Tech goliaths

Good for the rich, bad for everyone else

Facebook and Apple, among other tech giants, are monopolizing the market without consumers even noticing. This silent and dangerous takeover threatens the growth of new and small businesses.

Monopolies within the U.S. are another issue of wealth concentrated within the hands of a few. Since a large portion of our economy relies on technological advancements, that sector has been rising more than ever. Instead of allocating resources for new technological growth, investments are being poured into the same big-name companies such Apple, Microsoft and Facebook. It’s one thing for companies to garner the popularity of the majority, but it’s another thing when they have an unfair advantage or platform that makes them more favorable to the public.

The new corporate goliaths have been very good for their executives and largest shareholders—and bad for almost everyone else. Sooner or later, the companies tend to raise prices. They hold down wages, because where else are consumers going to go? They use their resources to sway government policy. Many of our economic ills—like income stagnation and a decline in entrepreneurship—stem partly from mass amounts of corporate control.

For example, Apple has raised its phone prices tremendously over the past couple years. Despite the most recent phone costing $999, it still sold exceedingly well.

Courtesy of Rosemary Oliva Rosemary Oliva

“But that price increase and others across Apple’s product line won’t hurt demand, but rather help it,”  Morgan Stanley said. On the topic of Apple, another analyst Katy Huberty said, “Innovation-led price increases historically boost, rather than hinder, Apple demand.”

In 2016, Apple made more money than all of its competitors combined, taking in 56% of the profit in the mobile device market. Samsung made up 53% putting their combined total over 100% of the market, meaning companies such as Nokia and Motorola lost money.

The Sherman Antitrust Act is supposed to protect consumers from monopolies that corner a market and raise prices, yet the tech giants give consumers outstanding products for free (Google Maps and Facebook Messenger, for instance) or force prices down, as Amazon has done by under-pricing traditional retailers. The Sherman Antitrust Act forgives “innocent monopolies” that win just be being great at what they do. Admirably, our tech giants seem to have won their monopolies by playing by the rules better than anyone, and that’s not a crime. In fact, it’s what our capitalist rules say they’re supposed to do.

America was born as “a nation of farmers and small-town entrepreneurs,” the historian Richard Hofstadter once wrote. From the Boston Tea Party serving as one of the first instances of market rebellion, a strong strain of anti-monopoly sentiment has run through our politics ever since.

These companies may not be part of your daily life—or at least their stock status isn’t—but their market control will affect it. Even today, Apple and Samsung have taken over the cellular market so intensely that when it comes to buying a new phone, those are the only two that come to mind. Maybe you stopped using Facebook a couple years ago, but with their purchase of Instagram and, they’re still part of your life.

All of these companies have their own products that are widely popular, but a large part of this is they are unavoidable even when not directly consuming their products. You may own a Macbook but still use Microsoft Word.

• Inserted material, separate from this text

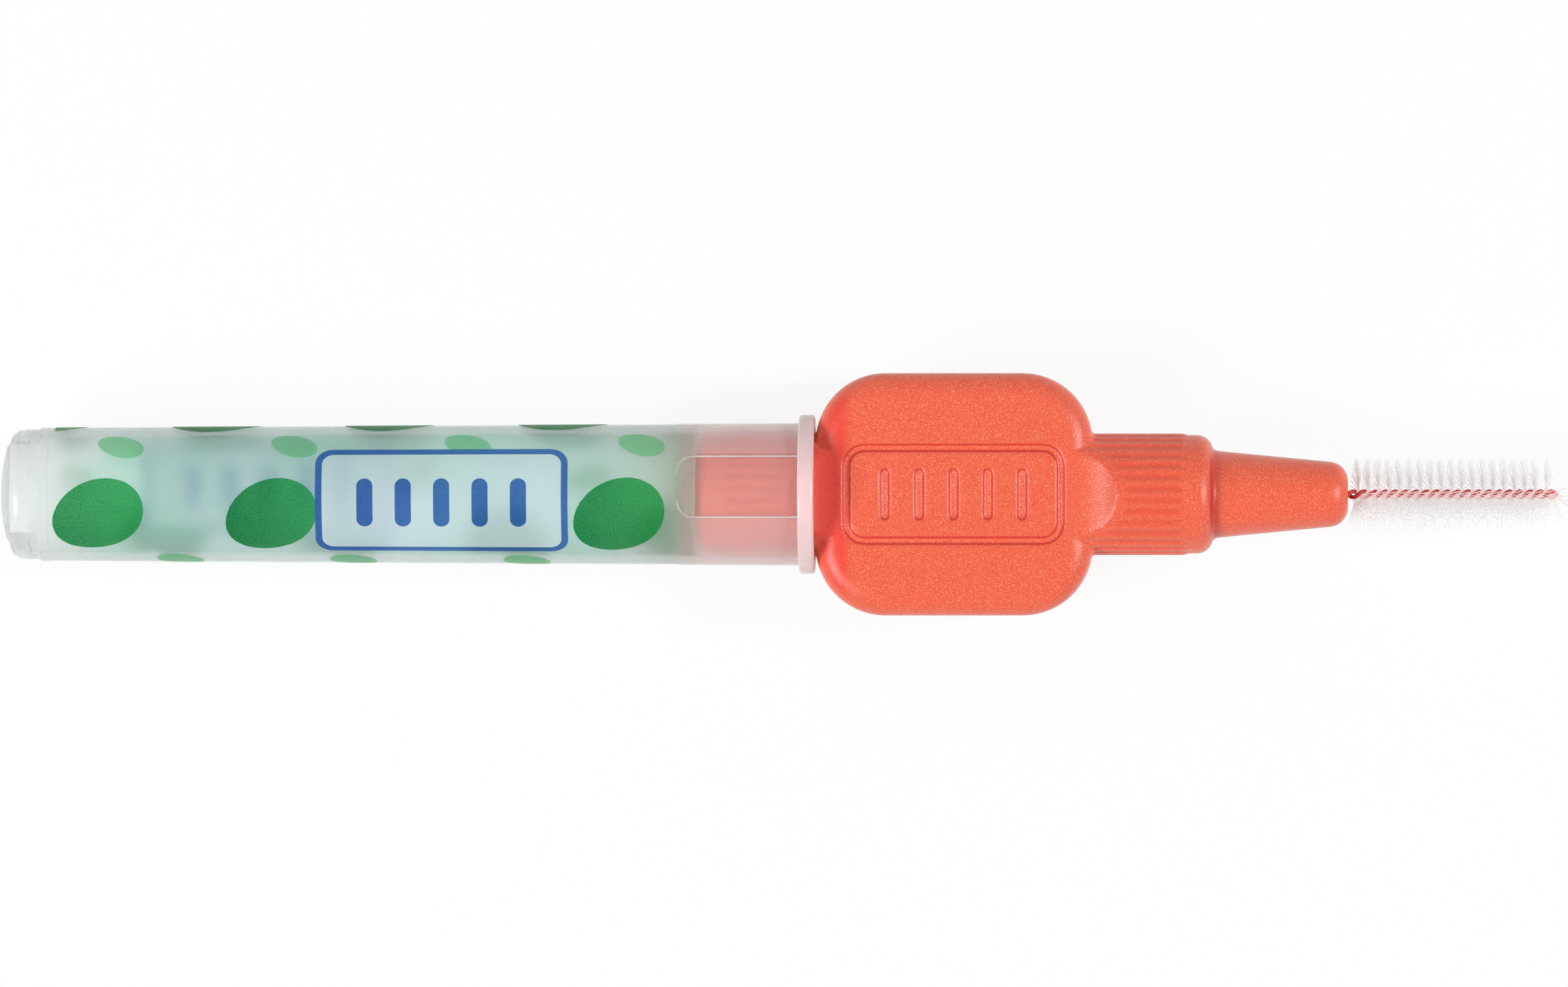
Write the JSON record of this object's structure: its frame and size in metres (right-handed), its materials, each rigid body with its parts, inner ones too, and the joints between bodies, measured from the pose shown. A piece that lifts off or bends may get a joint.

These business have no competition and no price restrictions. As they grow individually and acquire other companies their power continues to increase. Small business equate for half our job market, yet tech giants overshadow them. The solution is not to stop consuming their products because they are monopolizing the market—after all, to get to their current status they had to be popular—but there needs to be more regulations. There needs to be a hold on one organization being able to saturate a market or one group of people handling most of our money.